English Reformation Catholic priest

Thomas Reynolds (c. 1562 – 21 January 1642), born Thomas Green (possible alias during priestly ministry, Richard Reynolds), was an English Reformation Catholic priest and martyr.

==Early life and ministry==
Reynolds place of birth is not clear, possibly Warwickshire, more likely Oxfordshire. In keeping with the necessity of the times, he left England to study for the priesthood on the continent, initially going to Reims before continuing his studies from September 1590 in the English College, Valladolid as one of its first students, and finally at another newly founded Jesuit institution, the English College of St Gregory in Seville. He was ordained a priest there in 1592. He made his way to England where he ministered to the Catholic community until his arrest in 1606 in the wave of anti-Catholic measures that were taken following the Gunpowder Plot of November 1605. Whilst the duration of his early years of ministry reflected the slightly less difficult times for Catholics during that period, the Gunpowder Plot changed the atmosphere making it far more hostile. He was one of the priests who were fortunate to just be exiled from England rather than martyred in response to the Plot. He soon returned to England and once more set about ministering to Catholics in secret. This he continued for about twenty years until he was arrested in 1628.

==Imprisonment==
He was put on trial and condemned to death, but given a reprieve at the behest of the Queen, Henrietta Maria, originally of France, a Catholic. Though imprisoned he was kept under relatively mild conditions which included being allowed to receive visitors readily. Because of that, many Catholics visited him, not only to offer him care and support but also for his spiritual guidance and the sacraments. In 1635 he was one of a number of priests who would pay a bond and then be released from prison, which allowed him to minister to the local Catholic population in London on a regular basis. With the Crown at that time having Catholic sympathies and the rather more anti-Catholic feelings of Parliamentarians being diffused due to Parliament's long suspension, this was a period when the pressures on Catholics were eased. It was due to this that a number of priests were able to act in a similar manner to Reynolds.

==Trial and execution==
The financial needs of King Charles I forced him to recall Parliament in 1640. At this time Parliament was increasingly being dominated by Puritans who were hostile to Catholicism. As a result, conditions for Catholics and priests became far more difficult with priests once more being confined full time to their prisons. The trials and death sentences for priests resumed and one of the early victims of this was Reynolds. With the King having to flee London in early January 1642 following his failure to capture the leaders of the Parliamentary actions against him, the capital was left in control of the Parliamentarians. It was at this time that Alban Roe was tried and condemned to be executed by being hung, drawn and quartered together with Reynolds. Now eighty years of age, by nature a slightly timid person and being somewhat infirm, Reynolds admitted his fears of facing execution and how he would be able to manage the ordeal he was soon to undergo. He spent his final couple of days in prayer and asking for the prayers of his fellow priests imprisoned with him.
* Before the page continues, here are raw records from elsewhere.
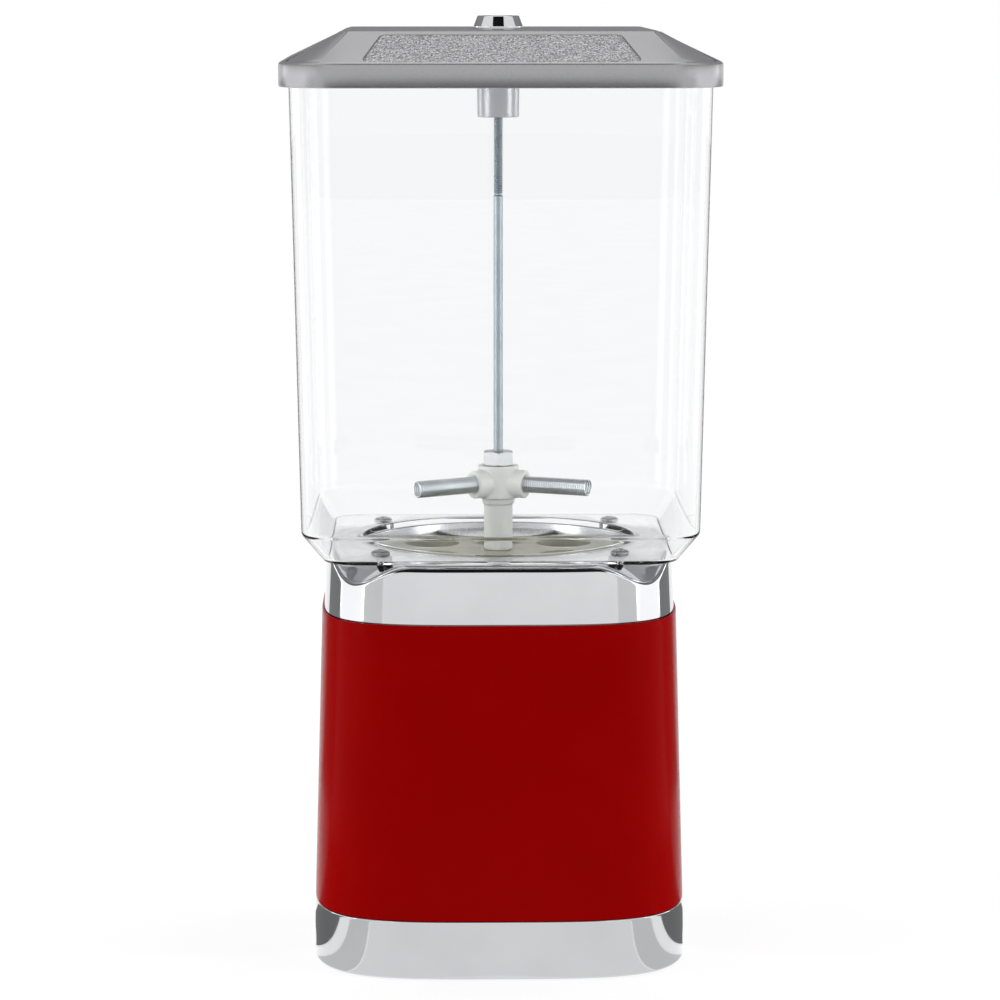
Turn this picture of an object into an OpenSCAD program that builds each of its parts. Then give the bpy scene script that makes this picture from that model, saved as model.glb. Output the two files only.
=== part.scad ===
// Square bulk gumball machine.
// The plain side faces -Y, the coin side faces +Y, and +Z is up.
// The origin is the centre of the footprint at the level of the feet.

/* [Cabinet] */
// Half width of the base trim at its foot
base_half = 125.4; // [125:0.1:126]
// Half width of the painted shell at its lower edge
shell_low_half = 124.7; // [124:0.1:124.9]
// Half width of the painted shell at its upper edge
shell_top_half = 119.2; // [119:0.1:119.4]
// Half width of the collar at its foot
collar_low_half = 117.8; // [117.5:0.1:118]
// Half width of the collar at its top
collar_top_half = 116; // [115:0.5:117]
// Thickness of the painted steel shell
shell_wall = 1.6; // [1:0.1:1.8]
// Roundness of the cabinet's plan, where 2 is a circle and larger is squarer
cabinet_power = 3.8; // [3.7:0.1:4]

/* [Globe] */
// Thickness of the clear globe's wall and floor
globe_wall = 3; // [2.4:0.1:3.2]
// Half width of the globe just above its chamfer
globe_low_half = 130.7; // [129:0.1:131]
// Half width of the globe at its open top
globe_top_half = 137; // [136:0.2:138]
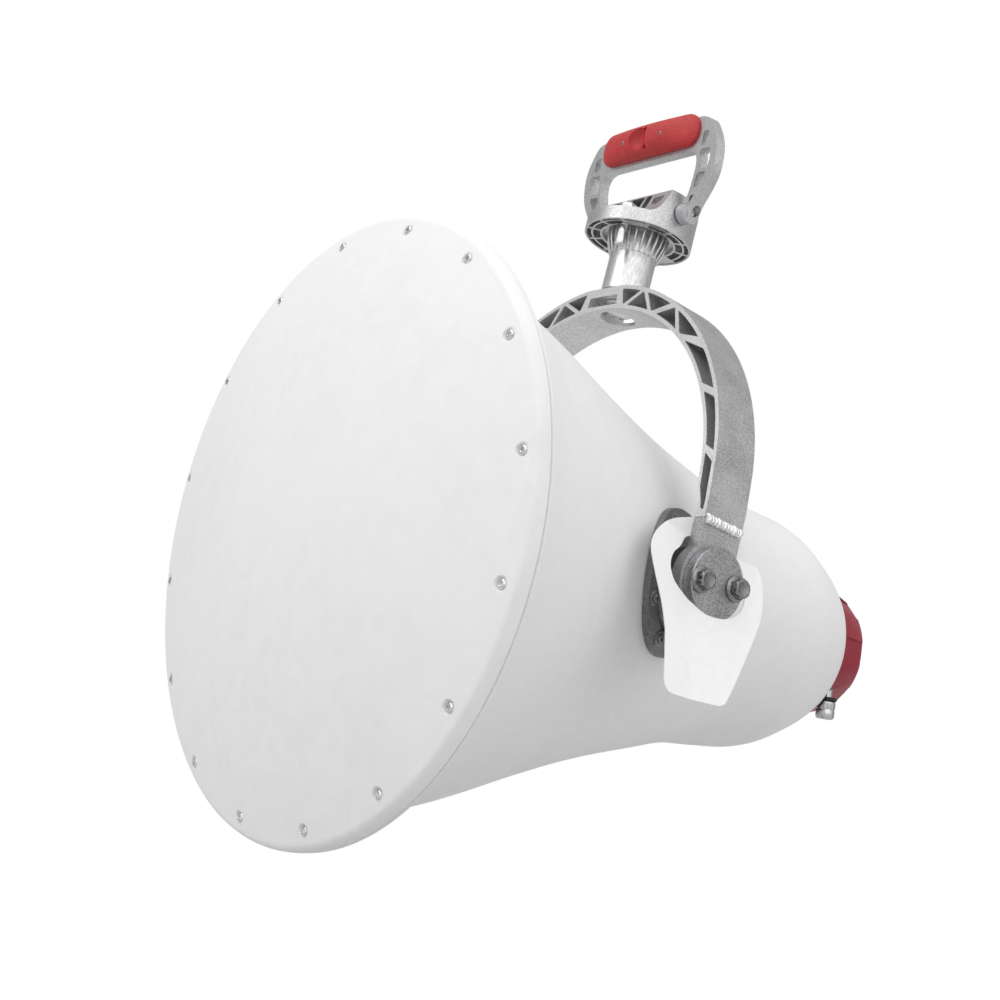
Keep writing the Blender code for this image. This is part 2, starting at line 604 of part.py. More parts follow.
# Trunnions: a saddle hugging the bell, a stepped dish, a boss and a neck through the lug
def trunnion(side, name):
    tilt = math.radians(20.5) * side
    axis = Vector((math.cos(tilt) * side, abs(math.sin(tilt)), 0))
    tilted = axis.to_track_quat("Z", "Y").to_euler()
    saddle = place(rod(TRUNNION_RADIUS, 0.10, 0.175, 36), "trunnion_flange_" + name, horn_frame, (0, 0, 0),
                   tilted, cast_trunnion)
    # Slides the disc along the flank so that its centre lies on the pivot axis
    reach = 0.1375 + 0.002
    saddle.location = Vector((side * reach, 0, 0)) - axis * reach
    skin = place(bell_envelope(0.0046), "saddle_top_" + name, horn_frame, SHIFT, TURN_Y)
    boolean(saddle, skin, "INTERSECT")
    dish = place(
        turned([(0, 0.130), (0.0385, 0.130), (0.0385, 0.1405), (0.0355, 0.1427), (0, 0.1427)], 36, closed=False),
        "dish_" + name, horn_frame, saddle.location, tilted,
    )
    boolean(saddle, dish, "UNION")
    boss = place(
        turned([
            (0, 0.115), (0.0262, 0.115), (0.0248, LUG_FACES[0] - GAP), (BORE_RADIUS - GAP, LUG_FACES[0] - GAP),
            (BORE_RADIUS - GAP, LUG_FACES[1]), (0, LUG_FACES[1]),
        ], 32, closed=False),
        "boss_" + name, horn_frame, (0, 0, 0), TURN_X if side > 0 else TURN_MINUS_X,
    )
    boolean(saddle, boss, "UNION")
    boolean(saddle, place(bell_envelope(GAP), "saddle_seat_" + name, horn_frame, SHIFT, TURN_Y))
    disc_low, disc_high = LUG_FACES[1] + GAP, 0.1740
    disc = place(
        rod(0.0250, disc_low, disc_high, 32, 0.0006), "clamp_disc_" + name, horn_frame, (0, 0, 0),
        TURN_X if side > 0 else TURN_MINUS_X, clamp_metal if side > 0 else clamp_metal.copy(),
    )
    for offset, place_name in ((-0.0166, "front"), (0.0166, "rear")):
        spot = (0, offset, 0)
        turn = TURN_X if side > 0 else TURN_MINUS_X
        hole = place(rod(0.0043, 0.150, 0.180, 12), f"bolt_hole_{name}_{place_name}", horn_frame, spot, turn)
        boolean(disc, hole)
        boolean(saddle, hole)
        bolt = place(
            plate([hexagon(0.0130)], 0.0060), f"pivot_bolt_{name}_{place_name}", horn_frame,
            (side * (disc_high + GAP + 0.0017 + 0.0029), offset, 0),
            (0, math.radians(90), 0), bolt_steel.copy(),
        )
        stack = place(
            turned([
                (0, 0.1520), (0.0039, 0.1520), (0.0039, disc_high + GAP), (0.0093, disc_high + GAP),
                (0.0090, disc_high + GAP + 0.0010), (0.0064, disc_high + GAP + 0.0022), (0, disc_high + GAP + 0.0022),
            ], 20, closed=False),
            f"bolt_flange_{name}_{place_name}", horn_frame, spot, turn,
        )
        boolean(bolt, stack, "UNION")


trunnion(1, "right")
trunnion(-1, "left")

# Hang tag: a thin looped card, hooked behind the right lug's neck and bent outwards at the front
tag_outer = smooth_line([
    (-0.021, 0.0412), (-0.040, 0.0335), (-0.052, 0.0255), (-0.063, 0.0155), (-0.069, 0.0040), (-0.066, -0.0100),
    (-0.058, -0.0310), (-0.0548, -0.0480),
], 2) + [
    (-0.0565, -0.0660), (-0.0586, -0.0800), (-0.0580, -0.0850), (-0.0540, -0.0880), (-0.0480, -0.0882),
    (-0.0230, -0.0856), (0.0020, -0.0828), (0.0078, -0.0800),
] + smooth_line([
    (0.0150, -0.0700), (0.0283, -0.0484), (0.0423, -0.0247), (0.0510, -0.0070), (0.0548, 0.0130), (0.0520, 0.0256),
    (0.0430, 0.0335), (0.0210, 0.0412),
], 2)
tag_hole = smooth_line([
    (0.0000, 0.0282), (-0.0205, 0.0277), (-0.0310, 0.0170), (-0.0400, 0.0095), (-0.0447, 0.0014), (-0.0440, -0.0060),
    (-0.0380, -0.0125), (-0.0190, -0.0199), (-0.0060, -0.0233), (0.0104, -0.0214), (0.0229, -0.0157),
    (0.0320, -0.0060), (0.0355, 0.0080), (0.0310, 0.0195), (0.0205, 0.0277),
], 2, cyclic=True)
TAG_THICK = 0.0007
hang_tag = place(plate([tag_outer, tag_hole], TAG_THICK), "hang_tag", yoke_frame, (0, 0, 0), (0, 0, 0), tag_white)
card = bmesh.new()
card.from_mesh(hang_tag.data)
bmesh.ops.triangulate(card, faces=card.faces)
for normal, spot in (((1, 0, 0), (-0.024, 0, 0)), ((0, 1, 0), (0, 0.0281, 0))):
    bmesh.ops.bisect_plane(card, geom=list(card.verts) + list(card.edges) + list(card.faces),
                           plane_co=spot, plane_no=normal, dist=1e-7)
for vert in card.verts:
    y, z, thick = vert.co
    fall = max(0.1746 - 0.371 * (z + 0.021), 0.1564)
    vert.co = (fall + 0.25 * max(0, -0.024 - y) + thick, y, z)
bmesh.ops.recalc_face_normals(card, faces=card.faces)
card.to_mesh(hang_tag.data)
card.free()

bpy.context.view_layer.update()
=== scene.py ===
import json
import math

import bmesh
import bpy
from mathutils import Matrix, Vector, noise
from mathutils.bvhtree import BVHTree


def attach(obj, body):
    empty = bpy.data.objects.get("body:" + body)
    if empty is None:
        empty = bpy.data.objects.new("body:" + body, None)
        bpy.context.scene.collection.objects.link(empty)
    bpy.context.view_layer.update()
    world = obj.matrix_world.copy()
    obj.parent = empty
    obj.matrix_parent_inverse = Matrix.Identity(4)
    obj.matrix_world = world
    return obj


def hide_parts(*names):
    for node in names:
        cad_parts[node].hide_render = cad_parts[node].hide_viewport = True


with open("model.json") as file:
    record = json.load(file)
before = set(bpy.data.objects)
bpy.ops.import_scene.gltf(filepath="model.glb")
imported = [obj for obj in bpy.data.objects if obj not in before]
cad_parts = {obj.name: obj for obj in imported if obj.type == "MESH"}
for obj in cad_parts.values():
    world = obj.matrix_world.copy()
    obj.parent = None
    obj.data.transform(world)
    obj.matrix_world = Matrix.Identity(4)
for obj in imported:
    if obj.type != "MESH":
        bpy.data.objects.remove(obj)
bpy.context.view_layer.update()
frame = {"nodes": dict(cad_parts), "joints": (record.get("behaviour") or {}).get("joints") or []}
print("frame loaded:", len(frame["nodes"]), "nodes")

# Three places: the yoke stands still, the horn tips about the pivot, the handle swings on its pins
joints = {joint["name"]: joint for joint in frame["joints"]}
pivot = Vector(joints["horn_elevation"]["pos_m"])
hinge = Vector(joints["handle_hinge"]["pos_m"])
rest = {"hornPitch": 6.8, "handleLean": 7.5, "pivotFromFlange": 0.1936}  # degrees, degrees, metres

onYoke = Matrix.Translation(pivot)
aboutPivot = onYoke @ Matrix.Rotation(math.radians(rest["hornPitch"]), 4, "X")
onHorn = aboutPivot @ Matrix.Translation((0, -rest["pivotFromFlange"], 0))  # y runs back from the front flange
onHandle = Matrix.Translation(hinge) @ Matrix.Rotation(math.radians(rest["handleLean"]), 4, "X")

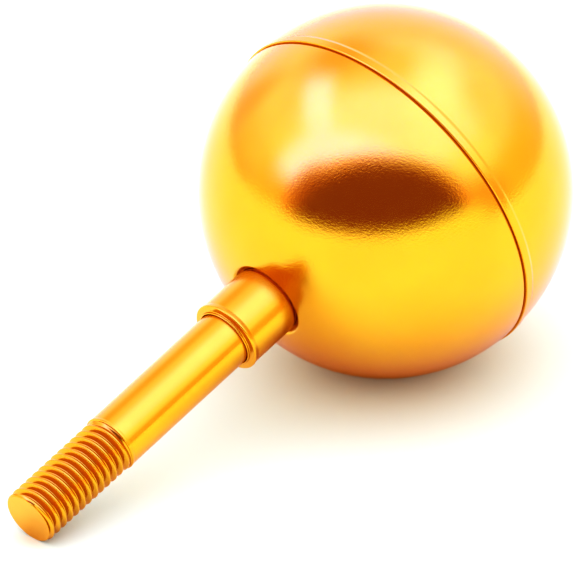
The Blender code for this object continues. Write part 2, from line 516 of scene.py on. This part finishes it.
@dataclass(frozen=True)
class TurnedFinish(AnodisedFinish):
    """The same metal with the fine marks of a lathe round its axis."""

    roughness: float = 0.2
    coat: float = 0.35
    patch_size: float = 9.0 * MM
    grain_height: float = 0.001 * MM
    grain_detail: float = 2.0
    grain_crispness: float = 0.5
    mark_width: float = 0.16 * MM
    mark_height: float = 0.0012 * MM
    mark_detail: float = 3.0
    mark_crispness: float = 0.6

    def section_place(self, sheet: NodeSheet, place: Socket) -> tuple[Socket, Socket]:
        """Where a point lies in the half section.

        Args:
            sheet: The material's nodes.
            place: A point in the upright frame.

        Returns:
            The sockets of its distance from the axis and of its height.
        """
        parts = sheet.add("ShaderNodeSeparateXYZ", {}, {"Vector": place}).outputs
        flat = sheet.add("ShaderNodeCombineXYZ", {}, {"X": parts["X"], "Y": parts["Y"]})
        distance = sheet.add("ShaderNodeVectorMath", {"operation": "LENGTH"},
                             {0: flat.outputs["Vector"]}).outputs["Value"]
        return distance, parts["Z"]

    def relief(self, sheet: NodeSheet, place: Socket) -> Socket:
        """Rings round the axis, on the sides and on the end faces, under a faint grain.

        Args:
            sheet: The material's nodes.
            place: A point in the upright frame.

        Returns:
            The normal's socket.
        """
        distance, height = self.section_place(sheet, place)
        section = sheet.add("ShaderNodeCombineXYZ", {}, {"X": distance, "Z": height})
        marks = sheet.noise(section.outputs["Vector"], self.mark_width, self.mark_detail,
                            self.mark_crispness)
        rings = sheet.bump(marks, self.mark_height)
        return sheet.bump(self.grain(sheet, place), self.grain_height, rings)


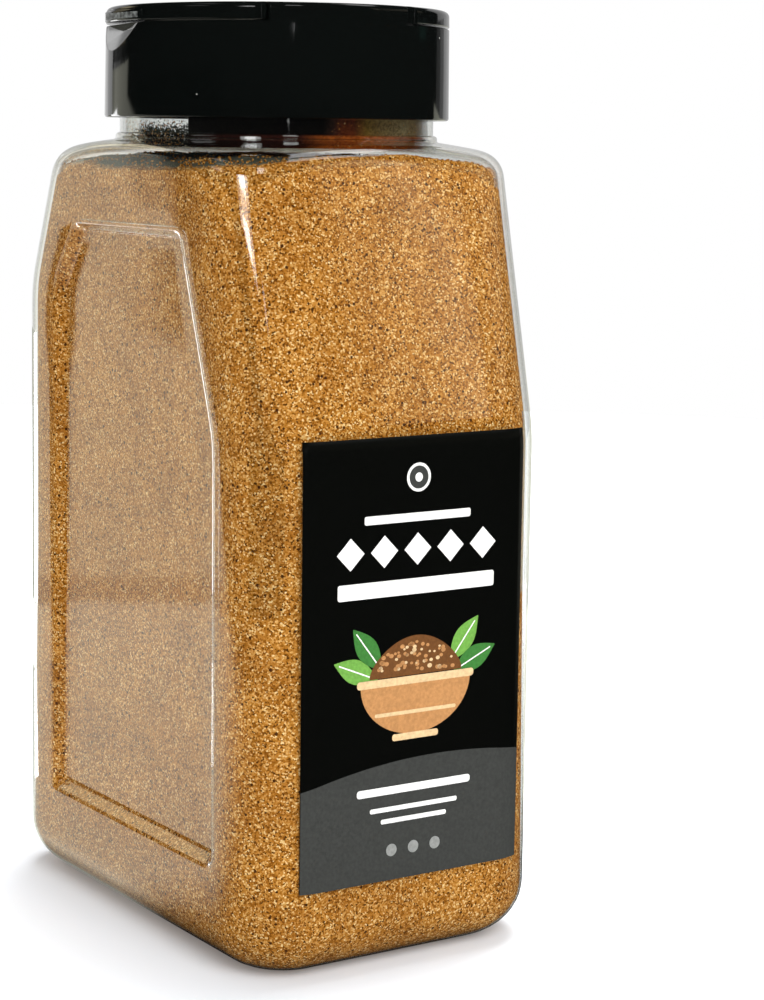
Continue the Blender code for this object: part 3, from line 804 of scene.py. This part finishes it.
def make_fill(powder):
    """The ground nutmeg as one solid: it reaches just into the wall, and its top is uneven."""
    columns = shoulder_columns(FILL_INSET)
    heights = [fill_line(column[0]) for column in columns]
    mesh = bmesh.new()
    from_wall = mesh.verts.layers.float.new("from_wall")
    ring = start_ring(mesh, wall_ring(FILL_BASE_INSET, FILL_BASE_INSET))
    bmesh.ops.contextual_create(mesh, geom=ring_edges(mesh, ring))
    levels = wall_levels(FILL_BASE_INSET)
    for z in levels:
        ring = raise_ring(mesh, ring, wall_ring(z, fill_inset(z)))
    for step in range(1, FILL_HEIGHT_STEPS + 1):
        share = step / FILL_HEIGHT_STEPS
        points = []
        for index, (column, height) in enumerate(zip(columns, heights)):
            z = levels[-1] + (height - levels[-1]) * share
            wall_point = wall_ring(z, FILL_INSET)[index] if z <= column[0].z else column[0]
            points.append(skin_point(column, wall_point, z))
        ring = raise_ring(mesh, ring, points)
    edge = points
    walls = set(mesh.faces)
    for step in range(1, FILL_TOP_RINGS):
        share = 1.0 - step / FILL_TOP_RINGS
        points = []
        for point in edge:
            height = FILL_MIDDLE_Z + (point.z - FILL_MIDDLE_Z) * share ** FILL_TOP_FLATNESS
            points.append(Vector((point.x * share, point.y * share, height)))
        ring = raise_ring(mesh, ring, points)
        for vert in ring:
            vert[from_wall] = 1.0 - share
    bmesh.ops.contextual_create(mesh, geom=ring_edges(mesh, ring))
    top = [face for face in mesh.faces if face not in walls and len(face.verts) == 4]
    lines = list(dict.fromkeys(line for face in top for line in face.edges))
    bmesh.ops.subdivide_edges(mesh, edges=lines, cuts=1, use_grid_fill=True)
    for vert in mesh.verts:
        if vert[from_wall] > 0.0:
            fade = min(1.0, vert[from_wall] / TOP_LUMPS_FADE)
            vert.co.z += top_relief(vert.co.x / MM, vert.co.y / MM) * fade * MM
    bmesh.ops.recalc_face_normals(mesh, faces=mesh.faces)
    surface = BVHTree.FromBMesh(mesh)
    fill = place_object("ground_nutmeg_fill", mesh, [powder], 60.0)
    dress(fill, "ground_nutmeg")
    return surface, edge


def add_grain(mesh, place, size, chance):
    """One grain: a lump of 20 faces, stretched and turned at random."""
    across = (chance.uniform(0.7, 1.3), chance.uniform(0.7, 1.3))
    stretch = Matrix.Diagonal((*across, chance.uniform(0.6, 1.0), 1.0))
    turn = Euler([chance.uniform(0, 2 * math.pi) for _ in range(3)]).to_matrix().to_4x4()
    bmesh.ops.create_icosphere(
        mesh, subdivisions=1, radius=size * MM, matrix=Matrix.Translation(place * MM) @ turn @ stretch
    )


def make_loose_grains(powder, surface, edge):
    """Coarser grains that lie loose on the top, most of them near the wall."""
    chance = random.Random(5)
    mesh = bmesh.new()
    for _ in range(LOOSE_GRAINS):
        point = chance.choice(edge)
        share = 1.0 - 0.55 * chance.random() ** 1.6 - 0.012
        x = point.x * share + chance.uniform(-1, 1)
        y = point.y * share + chance.uniform(-1, 1)
        found = surface.ray_cast(Vector((x, y, GRAIN_DROP_Z)) * MM, Vector((0, 0, -1)))[0]
        size = chance.uniform(*LOOSE_GRAIN_SIZE)
        off_wall = Vector((x, y)).length < point.to_2d().length - 0.6
        if found and found.z > GRAIN_LOWEST_Z * MM and off_wall:
            add_grain(mesh, found / MM + Vector((0, 0, size * 0.4)), size, chance)
    bmesh.ops.recalc_face_normals(mesh, faces=mesh.faces)
    dress(place_object("loose_grains", mesh, [powder], 60.0))


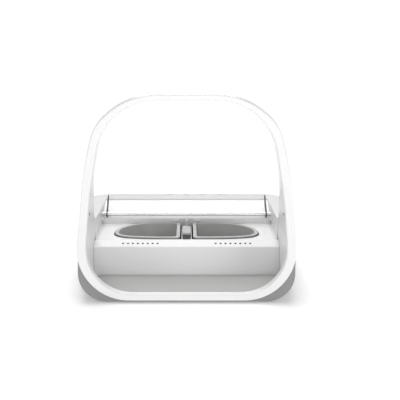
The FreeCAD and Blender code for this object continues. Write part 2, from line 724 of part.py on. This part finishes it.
def gear_wheel(name, teeth, y, z, bore, turn):
    """A spur gear with straight-flanked teeth, its tooth pairs set to mesh at the lean angle."""
    count = int(float(teeth))
    module = float(S.gear_module)
    pitch, tip, root = module * count / 2, module * (count / 2 + 0.9), module * (count / 2 - 1.15)
    step = 2 * math.pi / count
    points = []
    for number in range(count):
        centre = turn + number * step
        for radius, offset in ((root, -0.34), (pitch, -0.232), (tip, -0.12),
                               (tip, 0.12), (pitch, 0.232), (root, 0.34)):
            angle = centre + offset * step
            points.append(FreeCAD.Vector(0, radius * math.cos(angle), radius * math.sin(angle)))
    wire = Part.makePolygon(points + points[:1])
    solid = Part.Face(wire).extrude(FreeCAD.Vector(float(S.gear_width), 0, 0))
    hole = Part.makeCylinder(float(bore), float(S.gear_width) + 2, FreeCAD.Vector(-1, 0, 0),
                             FreeCAD.Vector(1, 0, 0))
    gear = doc.addObject("Part::Feature", name)
    gear.Shape = solid.cut(hole)
    gear.Placement = FreeCAD.Placement(FreeCAD.Vector(float(gear_face), float(y), float(z)),
                                       FreeCAD.Rotation())
    keep(name, gear)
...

On the morning of his execution, 21 January 1642 (January 31 in the reformed calendar), he found that he had a sense of serenity that he could manage what lay ahead, and using supplies that had been brought to him in prison he said Mass, before being summoned to his execution. After being drawn on hurdles with Roe from Newgate Prison in London to Tyburn, he addressed the assembled crowd for nearly half-an-hour. He pointed out that in forty years work as a priest in England, no one could testify to him having ever uttered a word of treason and that his sole aim had been to ‘reduce strayed souls to the fold of the Catholic Church’. He added that he had no desire to criticise or meddle with the actions of Parliament, but rather that God would bless them and teach them what to do best for the kingdom; he extended his prayers to the King and Queen and all the Kingdom which he hoped would flourish. He concluded by asking forgiveness of all he had offended and granting forgiveness to any who sought it for actions against him, particularly in regard to his death. Turning to the sheriff overseeing the execution, he specifically thanked him and for his patience whilst he addressed the crowd and prayed that God would reward him for that by one day making him a saint in heaven. The sheriff in turn commended himself to Reynolds and was heard to remark to one of those present with him that he had never seen a man die like him. Having finished his address, Reynolds knelt to pray. He and Roe were placed in the cart, embraced one another, then recited the Miserere Psalm in turn till the cart was pulled away. The sheriff allowed the martyrs to hang till they expired to spare them the suffering of being drawn and quartered which he only carried out after they were dead. Catholics amongst the crowd, of which there were found to be many, came forwards to dip cloths in their blood to provide relics for veneration.

Thomas Reynolds was beatified by Pope Pius XI on 15 December 1929, therefore he is among the group of One Hundred and Seven Martyrs of England and Wales.